In a bid to defuse tensions and prevent a repeat of last year’s Ramadan violence, Bennett and Defense Minister Benny Gantz had decided earlier this week to ease restrictions on Muslim prayer at Jerusalem’s Al Aqsa Mosque and allow Palestinian laborers with permits to cross from the West Bank into Israel, avoiding the closure usually imposed on the West Bank throughout this period.
This was how Israel dealt with a previous wave of terror attacks in 2015-16, in which 50 Israelis were killed, making a point of differentiating between potential terrorists and the general Palestinian population. It worked at the time, bringing the attacks to an end. But the current terror attack is different. The terrorists in the 2015-16 attacks mostly used knives. In three of the four recent attacks, guns and rifles were the weapons of choice. Bennett, under incredible political and public pressure, must now decide whether to reverse his previous decision and close off the West Bank for the entire holy Muslim month. Either decision could result in additional terrorism. Hard to believe there are so many takers for the prime minister’s job.

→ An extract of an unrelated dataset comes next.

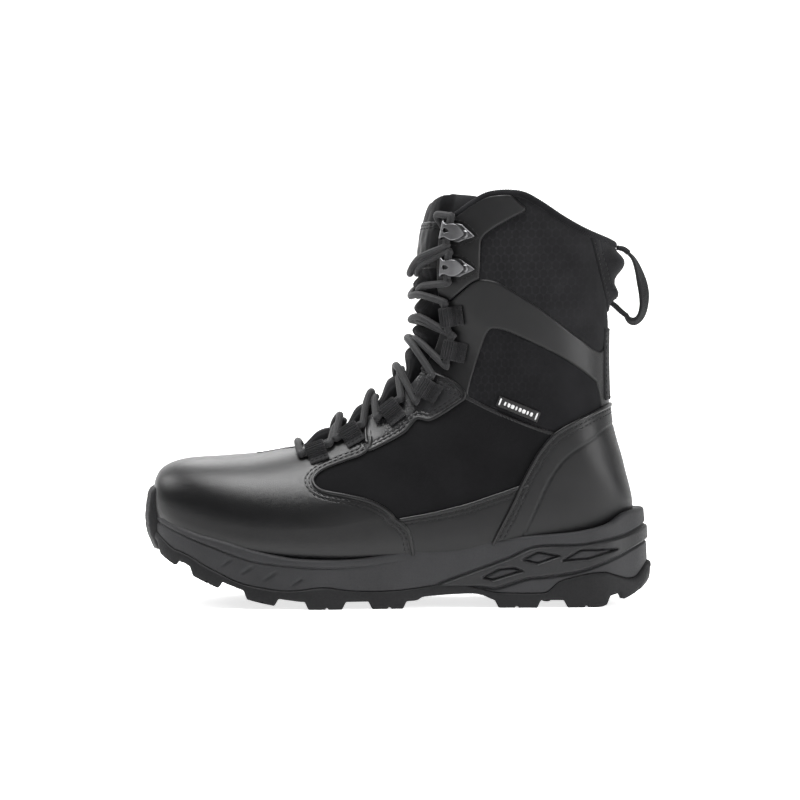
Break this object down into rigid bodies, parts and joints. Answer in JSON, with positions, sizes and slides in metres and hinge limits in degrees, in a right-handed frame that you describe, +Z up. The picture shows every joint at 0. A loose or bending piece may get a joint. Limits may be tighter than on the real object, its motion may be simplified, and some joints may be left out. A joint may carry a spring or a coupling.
{
  "type": "lace-up safety work boot",
  "caption": "Black lace-up safety boot for the left foot with a padded collar, webbing lace loops, speed hooks, heel pull loop and lugged sole.",
  "frame": {"origin": "centre of the bounding box in plan, on the ground plane under the lugs", "axes": "+X from toe to heel, -Y the outer side of the left foot, +Z up the shaft"},
  "size_m": [0.311, 0.1108, 0.2515],
  "materials": {
    "outsole_rubber": "moulded black rubber, matt",
    "midsole_rubber": "moulded black sole foam, matt",
    "frame_plastic": "dark grey moulded plastic, satin",
    "steel": "pressed steel",
    "board": "stiff board",
    "footbed_foam": "fabric-covered foam",
    "gasket_rubber": "soft rubber strip",
    "lining_fabric": "fine mesh fabric",
    "leather": "black tumbled leather, fine grain",
    "gloss_leather": "black smooth leather, slightly glossy",
    "panel_fabric": "dense black woven fabric",
    "webbing": "ribbed black webbing",
    "padding_foam": "foam padding",
    "binding_fabric": "ribbed edge binding",
    "tongue_fabric": "padded matt fabric",
    "lace_cord": "round braided lace",
    "hook_metal": "grey satin metal",
    "label_plastic": "light printed tab"
  },
  "bodies": {
    "boot": {"outsole": "outsole_rubber", "midsole": "midsole_rubber", "heel_frame": "frame_plastic", "shank": "steel", "insole_board": "board", "steel_toe_cap": "steel", "toe_cap_gasket": "gasket_rubber", "heel_stiffener": "board", "lining": "lining_fabric", "vamp": "leather", "quarter_lateral": "leather", "quarter_medial": "leather", "side_strip_lateral": "leather", "side_strip_medial": "leather", "eyestay_lateral": "gloss_leather", "eyestay_medial": "gloss_leather", "heel_counter": "leather", "shaft_band_lateral": "leather", "shaft_band_medial": "leather", "ankle_panel_lateral": "panel_fabric", "ankle_panel_medial": "panel_fabric", "collar_panel_lateral": "panel_fabric", "collar_panel_medial": "panel_fabric", "hook_panel_lateral": "leather", "hook_panel_medial": "leather", "achilles_pad": "panel_fabric", "achilles_bolster": "panel_fabric", "back_stay": "webbing", "collar_foam_lateral": "padding_foam", "collar_foam_medial": "padding_foam", "collar_binding": "binding_fabric", "tongue_body": "tongue_fabric", "tongue_ridge": "tongue_fabric", "lace": "lace_cord", "lace_loops_lateral": "webbing", "lace_loops_medial": "webbing", "lace_hooks_lateral": "hook_metal", "lace_hooks_medial": "hook_metal", "hook_rivets": "hook_metal", "pull_loop_anchors": "webbing", "side_label": "label_plastic"},
    "tongue_upper": {"tongue_top": "tongue_fabric", "tongue_patch": "leather"},
    "footbed": {"footbed": "footbed_foam"},
    "pull_loop": {"pull_loop": "webbing"}
  },
  "joints": [
    {"name": "tongue_fold", "type": "hinge", "parent": "boot", "child": "tongue_upper", "pos_m": [0.02, 0, 0.2002], "axis": [0, 1, 0], "range_deg": [0, 14]},
    {"name": "footbed_lift", "type": "hinge", "parent": "boot", "child": "footbed", "pos_m": [-0.126, 0, 0.0405], "axis": [0, -1, 0], "range_deg": [0, 4]},
    {"name": "pull_loop_swing", "type": "hinge", "parent": "boot", "child": "pull_loop", "pos_m": [0.1405, 0, 0.1943], "axis": [0.0505, 0, 0.9987], "range_deg": [-20, 20]}
  ]
}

Bennett is not the only one under extreme pressure and harsh criticism. Israel’s vaunted Shin Bet domestic security agency has come under intense scrutiny and censure for failing to foil the attacks, first in Beersheba (March 22), then in the towns of Hadera (March 27), Bnei Brak (March 29) and Tel Aviv. The first two attacks were perpetrated by Israeli Arabs previously known to identify ideologically with the Islamic State. The two subsequent attacks were the work of West Bank Palestinians. In the Bnei Brak incident, the assailant had apparently no known organizational connections. The perpetrator of the Tel Aviv shootings was 28-year-old Ra’ad Fathi Hazem. His profile is now being investigated, and it is not clear yet if he was affiliated with any terror group. Like some 40,000 Palestinians who work in Israel without permits, crossing through breaks in the security fence that authorities generally overlook, Hazem did not have a work permit.
The Shin Bet reportedly foils dozens if not hundreds of terrorist attacks every year. But the absence of organizational affiliation or instructions presents a particular challenge, even for an agency with such a record and reputation for omnipotence. It faced a similar problem in the 2015-16 terror spree, also conducted by and large by lone individuals with no known connections to an organizational infrastructure. The agency quickly adapted to the changed circumstances, developing cyber tools to intensively monitor social media in order to identify potential assailants before they take up a knife or gun and set out on a killing mission.
Professor Boaz Ganor, a world-renowned counterterrorism expert, said on Al-Monitor’s “On Israel” podcast this week that most such attackers leave an imprint on social media, usually a prepared video clip, in order to distinguish themselves from run-of-the-mill criminals and create a legacy of heroism and martyrdom for themselves. But not everyone does. Is there any possible way to delve into the mind of a mission-targeted terrorist intent on killing Jewish Israelis who maintains complete cyber silence before setting out?
The crippled government led by Bennett and Alternate Prime Minister and Foreign Minister Yair Lapid is facing several complex decisions. The first, as mentioned, is whether to prevent, until the end of April, the entry of tens of thousands of West Bank Palestinians dependent for their living on work in Israel and not linked in any way to terrorism. This consideration is compounded by two upcoming calendar dates — the weeklong Passover observance starting April 15, and Easter two days later. The government will also have to decide whether to launch an extensive counterterrorism campaign in the Jenin refugee camp, from where the two most recent terrorists hail and which is a hotbed of anti-Israel activity.
Israeli security forces also face tough decisions. The Shin Bet’s legendary reputation and unparalleled experience draws senior counterterrorism officials from Europe, the United States and other countries, including Sunni Muslim states, seeking to study its methods and bask in its glory. Israel has put a stop to far worse waves of terrorism over the years, creating interception capabilities to stop rockets in mid-flight, multilayered air defense systems and perhaps the world’s most comprehensive detailed intelligence database on Iran’s nuclear ambitions and state-sponsored terrorism.
None of this provides Israel, so it seems, with the tools to know in advance that a 28-year-old Palestinian will decide one day to obtain a gun, cross illegally into Israel and kill Jews in the heart of Tel Aviv. Security agencies will now have to devise ways to confront this type of threat, too.